Liesel, the girl, ends up being adopted by a much older couple. At first, she feels like a stranger, doesn’t get along with her new mother, and doesn’t really understand how the world works. Why are they saying she’s a communist? You soon find yourself caught in a story that oscillates between myth and reality, between life and death, through the eyes of Liesel and the voice of death.
Reading as an escape
The Book Thief isn’t a must-see film nor is it one of the most praised films of its kind. However, it does have an important message about the power of words. Thus, books are also the main protagonist in this film. This is because they serve as an escape route for the other protagonists to survive in their awful situation. As we mentioned above, the action takes place within the framework of the city, in the daily life of the working-class families who were caught off guard by the Nazis.
Liesel arrives at her new home. She’s an only child and has already lost the most important people in her life. In addition, she can’t read and her schoolmates tease her about it. Also, Liesel’s parents were communists, so that label reaches her as well.
It’s unfortunate to witness how children repeat the mean things adults say, even when they don’t even know the meaning of the words. Thus, some children insult Liesel by calling her “communist”. They don’t know Liesel nor what it actually means to be a communist.
The indoctrination in the school is also evident. The children repeat words without knowing what they mean. This is precisely the message of the film. Liesel is illiterate and, yet, the other children who can read don’t really know the meaning of many of the words in their vocabulary. It begs the question: what exactly does it mean to be illiterate?
At the beginning of the film, Liesel steals a book during her brother’s funeral. One with an unknown meaning, but means a lot to her. This is because it’s a connection with her past, with her brother. Her father finds it and teaches her how to read. The book isn’t a novel or a story, but a simple manual for gravediggers. Death makes an appearance once again.
The forbidden books
Liesel finds an important way to escape in words and books and learns to immerse herself in other worlds and learn from them. Books are freedom when they lead to thinking, so the Nazi regime didn’t like them.
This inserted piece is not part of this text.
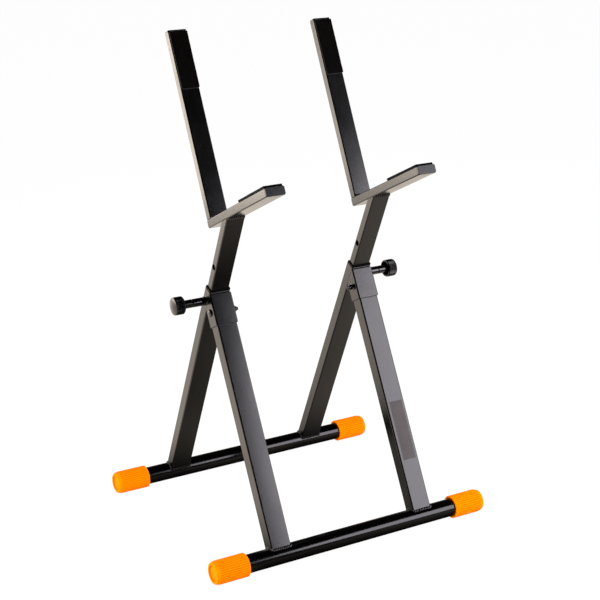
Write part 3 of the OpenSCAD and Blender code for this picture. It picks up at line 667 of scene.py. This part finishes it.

Thus, they begin to burn books they consider “immoral” and Liesel manages to rescue one.
This gesture is significant because Liesel then shares her love of books and words with her family. Also with Max, the young Jewish man hiding in her family’s basement. Later, she also shares her secret with her friend Rudy and, somehow, with the mayor’s wife. The books allow Liesel to dream and are a way for Max to “get out” of his hiding spot.
The true power of the word manifests when city dwellers must hide in a bomb shelter while the city is under attack. At this point, worry, fear, and pain take over. Thus, Liesel decides to tell a story, immersing the frightened people with her love of words. She succeeds and there’s calm in the dark place; words have defeated bombs.
No one escapes death
Somehow, the main fears of the protagonists are fear of death and a fear of Hitler. Neither of these is physically in the film but the viewer can feel their presence. There’s a rather interesting moment when Liesel and Rudy scream “I hate Hitler!” This scream means the loss of fear. There’s no more terror and they’re ready for whatever comes their way.
The same goes for death. In fact, Liesel has been aware of it since childhood because she’s seen it everywhere. It didn’t stop her from living though. Everyone dies at some point or another so death is the only thing that’s for sure in a person’s life regardless of money and borders.
Liesel dodges death on several occasions and the same thing happens to Max, the first one to die. Other characters won’t have the same fate, but in the end, the time’s up for Liesel and Max. Death has been lurking since the beginning of their lives after all.
Final notes on The Book Thief
Death has a huge presence in this movie. It sort of speaks in a calm and deliberate voice. You should fear the living if anything. Thus, even in the worst-case scenario, Liesel remains optimistic and embraces the mayor’s wife after the terrible bombing that devastated their town.
The voice-over is ironic at times, but it connects you with the reality of its nature. It also acts as a judge and creates a balance. It’s a reference to art and to the memento mori cliché. Death is present as a sort of justice; benevolent at times but often merciless and still, it isn’t the enemy.
As you can see, The Book Thief is a story of human adversity, friendship, and learning in the midst of a miserable, dark, and suffocating world. Of course, it’s a fantasy and lacks the impact of real-life stories such as The Diary of Anne Frank. It’s still a pleasant story though, one that reminds the viewer to accept their destiny without fear.